Joby Aviation hopes air taxis will be used by the masses

Joby intends to flight test two eVTOLs at Edwards Air Force Base in California in the first quarter of next year, ahead of planned service entry in 2025. Over time, the start-up plans to make “dozens, then hundreds, then thousands” of eVTOLs, says Wells.

While the air taxis “may start as a premium product”, Wells says he hopes they will “not just [be] for the elite” in the long term.

“Our longer-term ambition is to save time for as many people as possible,” he notes, adding: “Every time I’m stuck at a traffic light, I think this can’t happen soon enough.”

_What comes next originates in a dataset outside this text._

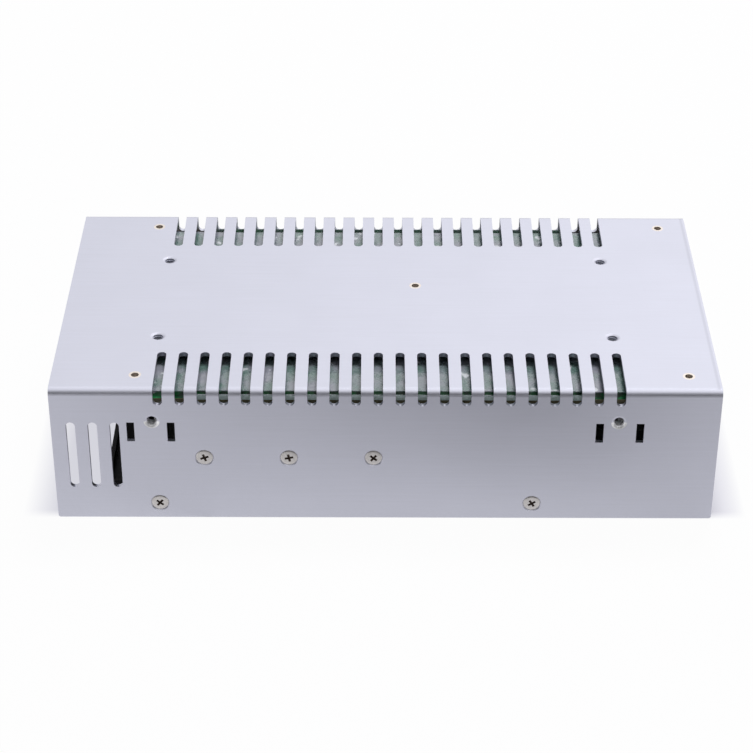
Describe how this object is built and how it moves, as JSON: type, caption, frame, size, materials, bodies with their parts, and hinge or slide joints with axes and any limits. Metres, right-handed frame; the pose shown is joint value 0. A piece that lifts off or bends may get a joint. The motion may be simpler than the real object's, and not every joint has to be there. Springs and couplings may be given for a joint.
{
  "type": "mesh case switching power supply",
  "caption": "Flat fan-cooled switching power supply in a folded aluminium chassis with slotted long edges, a perforated cover and a recessed screw terminal strip.",
  "frame": {"origin": "centre of the case's footprint, on the cover's outer face, which is the face it lies on", "axes": "+X along the case from the terminal end to the fan end, +Y towards the wall with the voltage selector, +Z from the perforated cover to the plain base plate, which is uppermost"},
  "size_m": [0.215, 0.115, 0.05],
  "materials": {
    "chassis": "plain mill-finish aluminium sheet with a faint grain along the case",
    "mesh_cover": "zinc-plated perforated steel sheet, satin",
    "cover_screws": "bright plated steel screw, satin",
    "standoffs": "turned brass, satin",
    "insulating_film": "milky translucent polyester film",
    "circuit_board": "green solder-resist board with soldered joints",
    "board_screws": "plated steel, satin",
    "component_leads": "tinned copper wire",
    "terminal_block": "black moulded plastic, faint sheen",
    "terminal_plates": "tinned brass",
    "terminal_clamps": "plated steel, satin",
    "terminal_screws": "plated steel, satin",
    "terminal_lid": "black moulded plastic, faint sheen",
    "trimmer_body": "blue moulded plastic",
    "trimmer_rotor": "white moulded plastic",
    "power_led": "tinted clear resin",
    "fan_frame": "black moulded plastic",
    "fan_stator": "enamelled copper wire",
    "fan_rotor": "black moulded plastic",
    "fan_screws": "blackened steel",
    "fan_lead_red": "insulated wire",
    "fan_lead_black": "insulated wire",
    "fan_plug": "natural moulded nylon",
    "fan_header": "natural moulded nylon",
    "selector_body": "black moulded plastic",
    "selector_plate": "plated steel sheet",
    "selector_slider": "red moulded plastic",
    "selector_screws": "bright plated steel screw, satin",
    "front_heat_bar": "plain aluminium",
    "rear_heat_bar": "plain aluminium",
    "front_bar_screws": "bright plated steel screw, satin",
    "rear_bar_screws": "bright plated steel screw, satin",
    "thermal_pads": "soft grey pad",
    "switching_transistors": "black epoxy",
    "rectifier_diodes": "black epoxy",
    "device_screws": "plated steel, satin",
    "transformer_core": "dark grey ferrite",
    "transformer_bobbin": "black moulded plastic",
    "transformer_winding": "yellow tape",
    "choke_core": "painted iron powder ring",
    "choke_winding": "enamelled copper wire",
    "filter_core": "painted ferrite ring",
    "filter_windings": "enamelled copper wire",
    "filter_base": "black moulded plastic",
    "mains_capacitor": "yellow moulded box",
    "safety_capacitors": "blue dipped resin",
    "fuse_glass": "clear glass tube",
    "fuse_caps": "plated brass",
    "fuse_clips": "plated brass",
    "inrush_thermistor": "dark green dipped resin",
    "bridge_rectifier": "black epoxy",
    "bridge_heatsink": "plain aluminium",
    "reservoir_capacitors": "dark blue shrink sleeve on an aluminium can",
    "output_capacitors": "dark green shrink sleeve on an aluminium can",
    "control_capacitors": "black shrink sleeve on an aluminium can",
    "drive_transformer": "yellow tape",
    "control_chips": "black epoxy",
    "power_resistors": "grey lacquer",
    "small_resistors": "tan lacquer"
  },
  "bodies": {
    "power_supply": {"chassis": "chassis", "mesh_cover": "mesh_cover", "cover_screws": "cover_screws", "standoffs": "standoffs", "insulating_film": "insulating_film", "circuit_board": "circuit_board", "board_screws": "board_screws", "component_leads": "component_leads", "terminal_block": "terminal_block", "terminal_plates": "terminal_plates", "terminal_clamps": "terminal_clamps", "terminal_screws": "terminal_screws", "trimmer_body": "trimmer_body", "power_led": "power_led", "fan_frame": "fan_frame", "fan_stator": "fan_stator", "fan_screws": "fan_screws", "fan_lead_red": "fan_lead_red", "fan_lead_black": "fan_lead_black", "fan_plug": "fan_plug", "fan_header": "fan_header", "selector_body": "selector_body", "selector_plate": "selector_plate", "selector_screws": "selector_screws", "front_heat_bar": "front_heat_bar", "rear_heat_bar": "rear_heat_bar", "front_bar_screws": "front_bar_screws", "rear_bar_screws": "rear_bar_screws", "thermal_pads": "thermal_pads", "switching_transistors": "switching_transistors", "rectifier_diodes": "rectifier_diodes", "device_screws": "device_screws", "transformer_core": "transformer_core", "transformer_bobbin": "transformer_bobbin", "transformer_winding": "transformer_winding", "choke_core": "choke_core", "choke_winding": "choke_winding", "filter_core": "filter_core", "filter_windings": "filter_windings", "filter_base": "filter_base", "mains_capacitor": "mains_capacitor", "safety_capacitors": "safety_capacitors", "fuse_glass": "fuse_glass", "fuse_caps": "fuse_caps", "fuse_clips": "fuse_clips", "inrush_thermistor": "inrush_thermistor", "bridge_rectifier": "bridge_rectifier", "bridge_heatsink": "bridge_heatsink", "reservoir_capacitors": "reservoir_capacitors", "output_capacitors": "output_capacitors", "control_capacitors": "control_capacitors", "drive_transformer": "drive_transformer", "control_chips": "control_chips", "power_resistors": "power_resistors", "small_resistors": "small_resistors"},
    "fan_rotor": {"fan_rotor": "fan_rotor"},
    "terminal_lid": {"terminal_lid": "terminal_lid"},
    "trimmer_rotor": {"trimmer_rotor": "trimmer_rotor"},
    "selector_slider": {"selector_slider": "selector_slider"}
  },
  "joints": [
    {"name": "fan_spin", "type": "hinge", "parent": "power_supply", "child": "fan_rotor", "pos_m": [0.0695, 0, 0.008], "axis": [0, 0, 1], "continuous": true},
    {"name": "lid_flip", "type": "hinge", "parent": "power_supply", "child": "terminal_lid", "pos_m": [-0.073, 0, 0.006], "axis": [0, -1, 0], "range_deg": [0, 95]},
    {"name": "voltage_trim", "type": "hinge", "parent": "power_supply", "child": "trimmer_rotor", "pos_m": [-0.0732, 0.0485, 0.038], "axis": [0, 0, 1], "range_deg": [-130, 130]},
    {"name": "voltage_select", "type": "slide", "parent": "power_supply", "child": "selector_slider", "axis": [1, 0, 0], "range_m": [0, 0.0055]}
  ]
}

Another start-up aiming to revolutionise the way people travel is Hybrid Air Vehicles (HAV), which is developing the Airlander 10 hybrid air ship.

Addressing the Passenger Experience Conference, HAV executive sales director George Land said that by the end of this decade its 100-seat hybrid-electric air ships with “lower carbon emissions” could be transporting passengers across cities and landscapes in “very large, spacious cabins”.

“Originally, our engineers wanted a small cabin because it’s nice and cheap and it resembles what people experience on aircraft,” recalls Land. While HAV “nearly went down that route”, he appears glad that air ship passengers will not experience the sometimes cramped conditions associated with aircraft cabins.